> **DATA EXTRACT**
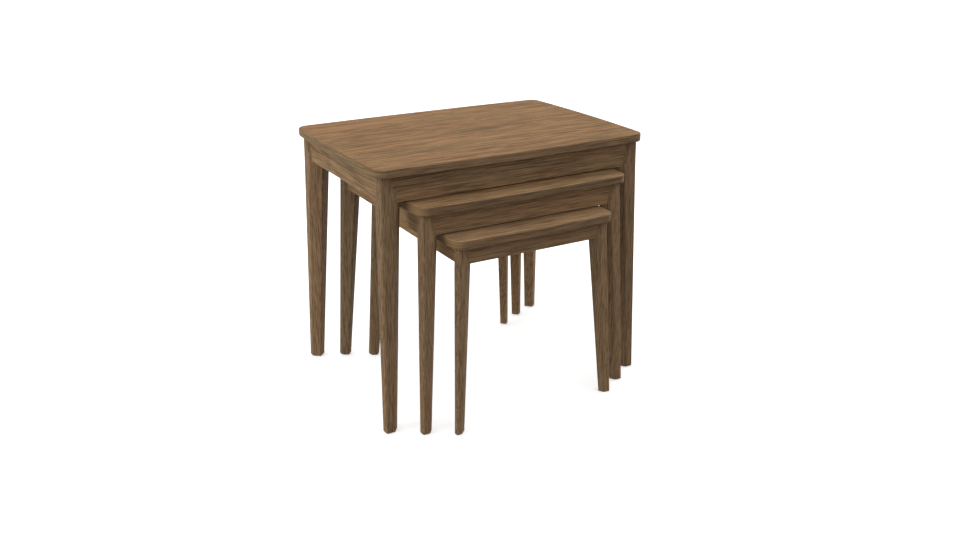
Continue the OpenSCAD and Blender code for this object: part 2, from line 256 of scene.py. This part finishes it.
def oak_group():
    """Stained oak as solid wood: X runs along the grain, and the rings lie round X."""
    tree = bpy.data.node_groups.new("oak", "ShaderNodeTree")
    face = tree.interface
    for name, kind in (
        ("Vector", "Vector"), ("Stave", "Float"), ("Seed", "Float"), ("Arch", "Float"),
        ("Light", "Color"), ("Dark", "Color"),
    ):
        face.new_socket(name, in_out="INPUT", socket_type="NodeSocket" + kind)
    for name, kind in (("Colour", "Color"), ("Roughness", "Float"), ("Height", "Float")):
        face.new_socket(name, in_out="OUTPUT", socket_type="NodeSocket" + kind)
    given = tree.nodes.new("NodeGroupInput").outputs
    result = tree.nodes.new("NodeGroupOutput").inputs

    # Each stave of a glued-up board comes from another place in the log.
    parts = tree.nodes.new("ShaderNodeSeparateXYZ")
    link(tree, given["Vector"], parts.inputs[0])
    stave = maths(tree, "FLOOR", maths(tree, "DIVIDE", parts.outputs["Y"], given["Stave"]))
    chance = tree.nodes.new("ShaderNodeTexWhiteNoise")
    chance.noise_dimensions = "1D"
    link(tree, maths(tree, "ADD", stave, given["Seed"]), chance.inputs["W"])
    middle = maths(tree, "MULTIPLY", maths(tree, "ADD", stave, 0.5), given["Stave"])
    centred = vector_maths(tree, "SUBTRACT", given["Vector"], combined(tree, 0.0, middle, 0.0))
    shift = vector_maths(tree, "MULTIPLY", chance.outputs["Color"], (3.0, 0.05, 0.05))
    placed = vector_maths(tree, "ADD", centred, shift)

    # The log is not straight: the grain wanders slowly.
    wander = noise(tree, placed, (1.6, 7.0, 7.0), 2.0, 0.5, "Color")
    wander = vector_maths(tree, "SUBTRACT", wander, (0.5, 0.5, 0.5))
    wander = vector_maths(tree, "MULTIPLY", wander, (0.0, 0.012, 0.012))
    grain = vector_maths(tree, "ADD", placed, wander)

    # Growth rings, seen as long arches because the log tapers along the board.
    arched = vector_maths(tree, "MULTIPLY", grain, combined(tree, given["Arch"], 1.0, 1.0))
    tilted = tree.nodes.new("ShaderNodeMapping")
    link(tree, arched, tilted.inputs["Vector"])
    tilted.inputs["Location"].default_value = (0.0, 0.012, 0.07)
    tilted.inputs["Rotation"].default_value = (0.0, math.radians(2.0), math.radians(1.0))
    rings = tree.nodes.new("ShaderNodeTexWave")
    rings.wave_type = "RINGS"
    rings.rings_direction = "X"
    rings.wave_profile = "SAW"
    link(tree, vector_maths(tree, "MULTIPLY", tilted.outputs[0], (0.05, 1.0, 1.0)), rings.inputs["Vector"])
    rings.inputs["Scale"].default_value = 52.0
    rings.inputs["Distortion"].default_value = 2.2
    rings.inputs["Detail"].default_value = 3.0
    rings.inputs["Detail Scale"].default_value = 0.6
    rings.inputs["Detail Roughness"].default_value = 0.6
    ring = rings.outputs["Fac"]

    # From broad bands of darker stain down to single fibres and open pores.
    band = noise(tree, grain, (1.2, 38.0, 38.0), 2.0, 0.5)
    streak = noise(tree, grain, (3.0, 150.0, 150.0), 2.0, 0.5)
    dash = noise(tree, grain, (9.0, 360.0, 360.0), 2.0, 0.6)
    line = noise(tree, grain, (22.0, 750.0, 750.0), 2.0, 0.6)
    fibre = noise(tree, grain, (40.0, 1800.0, 1800.0), 3.0, 0.6)
    cloud = noise(tree, grain, (2.0, 12.0, 12.0), 3.0, 0.55)
    pores = tree.nodes.new("ShaderNodeTexVoronoi")
    link(tree, vector_maths(tree, "MULTIPLY", grain, (130.0, 1900.0, 1900.0)), pores.inputs["Vector"])
    pores.inputs["Scale"].default_value = 1.0
    early = spread_to(tree, ring, 0.45, 0.05)
    pore = spread_to(tree, pores.outputs["Distance"], 0.42, 0.12)
    pore = maths(tree, "MULTIPLY", pore, maths(tree, "MULTIPLY_ADD", early, 0.6, 0.4))

    # Colour: light wood darkened by rings, bands, streaks, dashes and pores.
    tone = maths(tree, "MULTIPLY", early, 0.16)
    tone = maths(tree, "ADD", tone, spread_to(tree, band, 0.34, 0.66, 0.0, 0.14))
    tone = maths(tree, "ADD", tone, spread_to(tree, streak, 0.36, 0.64, -0.02, 0.22))
    tone = maths(tree, "ADD", tone, spread_to(tree, dash, 0.36, 0.64, -0.32, 0.70))
    tone = maths(tree, "ADD", tone, spread_to(tree, line, 0.36, 0.64, -0.36, 0.48))
    tone = maths(tree, "ADD", tone, spread_to(tree, fibre, 0.3, 0.7, -0.12, 0.12))
    tone = maths(tree, "ADD", tone, maths(tree, "MULTIPLY_ADD", chance.outputs["Value"], 0.16, -0.08))
    colour = mixed(tree, tone, given["Light"], given["Dark"])
    warm = mixed(tree, 1.0, colour, (1.04, 0.99, 0.96, 1.0), "MULTIPLY")
    cool = mixed(tree, 1.0, colour, (0.97, 1.01, 0.99, 1.0), "MULTIPLY")
    colour = mixed(tree, spread_to(tree, cloud, 0.36, 0.64), cool, warm)
    darker = mixed(tree, 1.0, colour, (0.42, 0.40, 0.40, 1.0), "MULTIPLY")
    colour = mixed(tree, maths(tree, "MULTIPLY", pore, 0.6), colour, darker)

    # Handled edges are a little lighter and smoother: partly wear, and partly a painted highlight where the
    # rounded arrises catch the light.
    arris = tree.nodes.new("ShaderNodeAttribute")
    arris.attribute_name = "arris"
    wear_and_highlight = maths(tree, "MULTIPLY", arris.outputs["Fac"], spread_to(tree, cloud, 0.35, 0.7, 0.15, 0.6))
    rubbed_and_highlit = mixed(tree, 1.0, colour, (1.12, 1.11, 1.10, 1.0), "MULTIPLY")
    link(tree, mixed(tree, wear_and_highlight, colour, rubbed_and_highlit), result["Colour"])

    rough = maths(tree, "MULTIPLY_ADD", dash, 0.16, 0.58)
    rough = maths(tree, "MULTIPLY_ADD", pore, 0.2, rough)
    link(tree, maths(tree, "MULTIPLY_ADD", wear_and_highlight, -0.06, rough), result["Roughness"])
    height = maths(tree, "MULTIPLY_ADD", pore, -0.8, maths(tree, "MULTIPLY", dash, -0.8))
    link(tree, maths(tree, "MULTIPLY_ADD", fibre, 0.3, height), result["Height"])
    return tree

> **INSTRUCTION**
From the preceding material, extract every line exactly.

> **EXPECTED ANSWER**
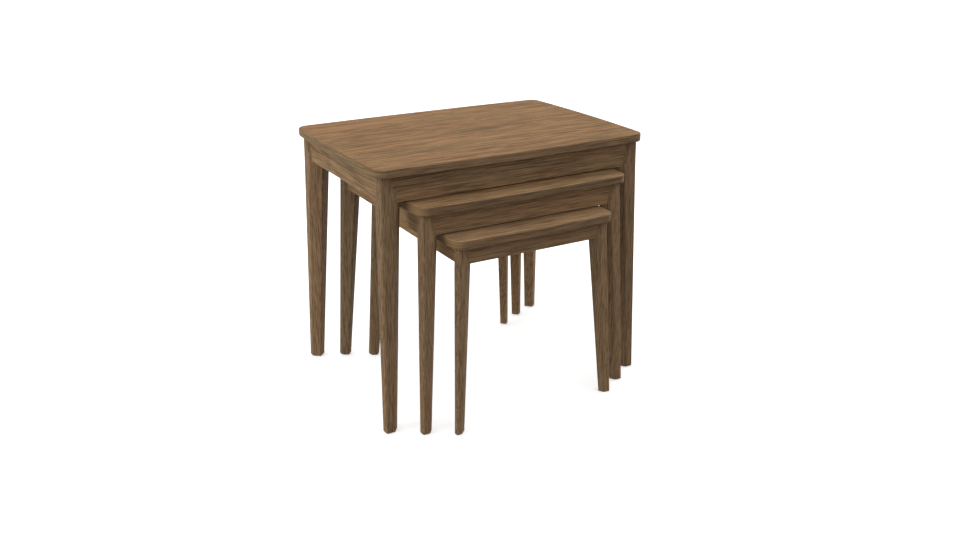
Continue the OpenSCAD and Blender code for this object: part 2, from line 256 of scene.py. This part finishes it.
def oak_group():
    """Stained oak as solid wood: X runs along the grain, and the rings lie round X."""
    tree = bpy.data.node_groups.new("oak", "ShaderNodeTree")
    face = tree.interface
    for name, kind in (
        ("Vector", "Vector"), ("Stave", "Float"), ("Seed", "Float"), ("Arch", "Float"),
        ("Light", "Color"), ("Dark", "Color"),
    ):
        face.new_socket(name, in_out="INPUT", socket_type="NodeSocket" + kind)
    for name, kind in (("Colour", "Color"), ("Roughness", "Float"), ("Height", "Float")):
        face.new_socket(name, in_out="OUTPUT", socket_type="NodeSocket" + kind)
    given = tree.nodes.new("NodeGroupInput").outputs
    result = tree.nodes.new("NodeGroupOutput").inputs

    # Each stave of a glued-up board comes from another place in the log.
    parts = tree.nodes.new("ShaderNodeSeparateXYZ")
    link(tree, given["Vector"], parts.inputs[0])
    stave = maths(tree, "FLOOR", maths(tree, "DIVIDE", parts.outputs["Y"], given["Stave"]))
    chance = tree.nodes.new("ShaderNodeTexWhiteNoise")
    chance.noise_dimensions = "1D"
    link(tree, maths(tree, "ADD", stave, given["Seed"]), chance.inputs["W"])
    middle = maths(tree, "MULTIPLY", maths(tree, "ADD", stave, 0.5), given["Stave"])
    centred = vector_maths(tree, "SUBTRACT", given["Vector"], combined(tree, 0.0, middle, 0.0))
    shift = vector_maths(tree, "MULTIPLY", chance.outputs["Color"], (3.0, 0.05, 0.05))
    placed = vector_maths(tree, "ADD", centred, shift)

    # The log is not straight: the grain wanders slowly.
    wander = noise(tree, placed, (1.6, 7.0, 7.0), 2.0, 0.5, "Color")
    wander = vector_maths(tree, "SUBTRACT", wander, (0.5, 0.5, 0.5))
    wander = vector_maths(tree, "MULTIPLY", wander, (0.0, 0.012, 0.012))
    grain = vector_maths(tree, "ADD", placed, wander)

    # Growth rings, seen as long arches because the log tapers along the board.
    arched = vector_maths(tree, "MULTIPLY", grain, combined(tree, given["Arch"], 1.0, 1.0))
    tilted = tree.nodes.new("ShaderNodeMapping")
    link(tree, arched, tilted.inputs["Vector"])
    tilted.inputs["Location"].default_value = (0.0, 0.012, 0.07)
    tilted.inputs["Rotation"].default_value = (0.0, math.radians(2.0), math.radians(1.0))
    rings = tree.nodes.new("ShaderNodeTexWave")
    rings.wave_type = "RINGS"
    rings.rings_direction = "X"
    rings.wave_profile = "SAW"
    link(tree, vector_maths(tree, "MULTIPLY", tilted.outputs[0], (0.05, 1.0, 1.0)), rings.inputs["Vector"])
    rings.inputs["Scale"].default_value = 52.0
    rings.inputs["Distortion"].default_value = 2.2
    rings.inputs["Detail"].default_value = 3.0
    rings.inputs["Detail Scale"].default_value = 0.6
    rings.inputs["Detail Roughness"].default_value = 0.6
    ring = rings.outputs["Fac"]

    # From broad bands of darker stain down to single fibres and open pores.
    band = noise(tree, grain, (1.2, 38.0, 38.0), 2.0, 0.5)
    streak = noise(tree, grain, (3.0, 150.0, 150.0), 2.0, 0.5)
    dash = noise(tree, grain, (9.0, 360.0, 360.0), 2.0, 0.6)
    line = noise(tree, grain, (22.0, 750.0, 750.0), 2.0, 0.6)
    fibre = noise(tree, grain, (40.0, 1800.0, 1800.0), 3.0, 0.6)
    cloud = noise(tree, grain, (2.0, 12.0, 12.0), 3.0, 0.55)
    pores = tree.nodes.new("ShaderNodeTexVoronoi")
    link(tree, vector_maths(tree, "MULTIPLY", grain, (130.0, 1900.0, 1900.0)), pores.inputs["Vector"])
    pores.inputs["Scale"].default_value = 1.0
    early = spread_to(tree, ring, 0.45, 0.05)
    pore = spread_to(tree, pores.outputs["Distance"], 0.42, 0.12)
    pore = maths(tree, "MULTIPLY", pore, maths(tree, "MULTIPLY_ADD", early, 0.6, 0.4))

    # Colour: light wood darkened by rings, bands, streaks, dashes and pores.
    tone = maths(tree, "MULTIPLY", early, 0.16)
    tone = maths(tree, "ADD", tone, spread_to(tree, band, 0.34, 0.66, 0.0, 0.14))
    tone = maths(tree, "ADD", tone, spread_to(tree, streak, 0.36, 0.64, -0.02, 0.22))
    tone = maths(tree, "ADD", tone, spread_to(tree, dash, 0.36, 0.64, -0.32, 0.70))
    tone = maths(tree, "ADD", tone, spread_to(tree, line, 0.36, 0.64, -0.36, 0.48))
    tone = maths(tree, "ADD", tone, spread_to(tree, fibre, 0.3, 0.7, -0.12, 0.12))
    tone = maths(tree, "ADD", tone, maths(tree, "MULTIPLY_ADD", chance.outputs["Value"], 0.16, -0.08))
    colour = mixed(tree, tone, given["Light"], given["Dark"])
    warm = mixed(tree, 1.0, colour, (1.04, 0.99, 0.96, 1.0), "MULTIPLY")
    cool = mixed(tree, 1.0, colour, (0.97, 1.01, 0.99, 1.0), "MULTIPLY")
    colour = mixed(tree, spread_to(tree, cloud, 0.36, 0.64), cool, warm)
    darker = mixed(tree, 1.0, colour, (0.42, 0.40, 0.40, 1.0), "MULTIPLY")
    colour = mixed(tree, maths(tree, "MULTIPLY", pore, 0.6), colour, darker)

    # Handled edges are a little lighter and smoother: partly wear, and partly a painted highlight where the
    # rounded arrises catch the light.
    arris = tree.nodes.new("ShaderNodeAttribute")
    arris.attribute_name = "arris"
    wear_and_highlight = maths(tree, "MULTIPLY", arris.outputs["Fac"], spread_to(tree, cloud, 0.35, 0.7, 0.15, 0.6))
    rubbed_and_highlit = mixed(tree, 1.0, colour, (1.12, 1.11, 1.10, 1.0), "MULTIPLY")
    link(tree, mixed(tree, wear_and_highlight, colour, rubbed_and_highlit), result["Colour"])

    rough = maths(tree, "MULTIPLY_ADD", dash, 0.16, 0.58)
    rough = maths(tree, "MULTIPLY_ADD", pore, 0.2, rough)
    link(tree, maths(tree, "MULTIPLY_ADD", wear_and_highlight, -0.06, rough), result["Roughness"])
    height = maths(tree, "MULTIPLY_ADD", pore, -0.8, maths(tree, "MULTIPLY", dash, -0.8))
    link(tree, maths(tree, "MULTIPLY_ADD", fibre, 0.3, height), result["Height"])
    return tree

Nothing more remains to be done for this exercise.